The 18 branches of the Overseas Outpost Bureau (chief: Harold K. Guinzburg, owner of Viking Press) are the eyes, ears and distributing agents for the Overseas Branch. Most of them are just getting into operation. The branch chiefs are mostly ex-foreign correspondents like Wallace Carroll (London), former head of the U.P.'s London bureau; a couple of ex-drama critics like the New York Herald-Tribune's Richard Watts Jr. (Dublin) and Gilbert Gabriel (Anchorage) of Hearst's defunct New York American; ex-admen like J. Walter Thompson's M. L. Stiver (Canberra).

The Line. Handicapped by the absence of resounding victories, by the lack of a definite Government policy, OWI's Overseas Branch has concentrated on telling the simple truth.
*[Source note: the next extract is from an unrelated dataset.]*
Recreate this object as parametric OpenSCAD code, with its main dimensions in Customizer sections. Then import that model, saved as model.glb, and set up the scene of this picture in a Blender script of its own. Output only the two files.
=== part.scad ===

It has taken a much more conservative line than U.S. newspapers. It has discussed the second front, promised that it was coming some time, but referred to it principally as the Western front. It talks about the food that is available in the U.S. once Hitler is defeated, of the fact that the Yanks are surely, inevitably coming.

To Germans, the foreign propaganda division has talked pretty cold turkey. It has never sought to argue with the German line, merely to expose it. Germans are constantly reminded of what happened when the U.S. came into the war in 1917. They receive a dose of spot news 15 minutes out of every hour. They are told about U.S. production achievements, etc.

Tot. Whether this amateur excursion into the new field of psychological warfare had done the U.S. much good, no one, including Bob Sherwood, can say. His failure to let Indians know how the U.S. felt about their differences with the British was reverse propaganda because silence forces India to assume that the U.S. is with Britain in the matter. Until the U.S. Government can make up its mind about India, Sherwood will be mute.

Nevertheless, he believes he can tot up some respectable credits. Before his outfit got going, there was almost no U.S. news in India's 500 newspapers. Today the Overseas Bureau is the India press's largest single news source. The Berlin radio is now taking considerable time and trouble to refute the arguments to the German people--proof that the Germans are listening.

Whatever Congress may think of the U.S.'s maiden propaganda effort, Sherwood can point to the Nazi opinion of the importance of propaganda in the middle of a war. One 200-kw. short-wave transmitter (our largest: 100 kw.) is already on the air, and the Germans are reported to be building 19 more.

OWI's Paul Smith wrote a sizzling letter of correction to the New York Daily News's Washington Correspondent John O'Donnell. He was sore at O'Donnell's waspish cracks at OWI's proposed budget and his ribbing Archibald MacLeish about an OWI dinner at Washington's Carlton Hotel (TIME, Oct. 5). "You're nuts, John," wrote Paul. "Mr. MacLeish had nothing to do with the dinner check. It's nobody's damned business. I paid it. The dinner was $7.50 a plate--not $6 as reported. The total was $369.55." Last week O'Donnell publicly admitted he had fudged his OWI budget figures, quoted the gist of Smith's letter.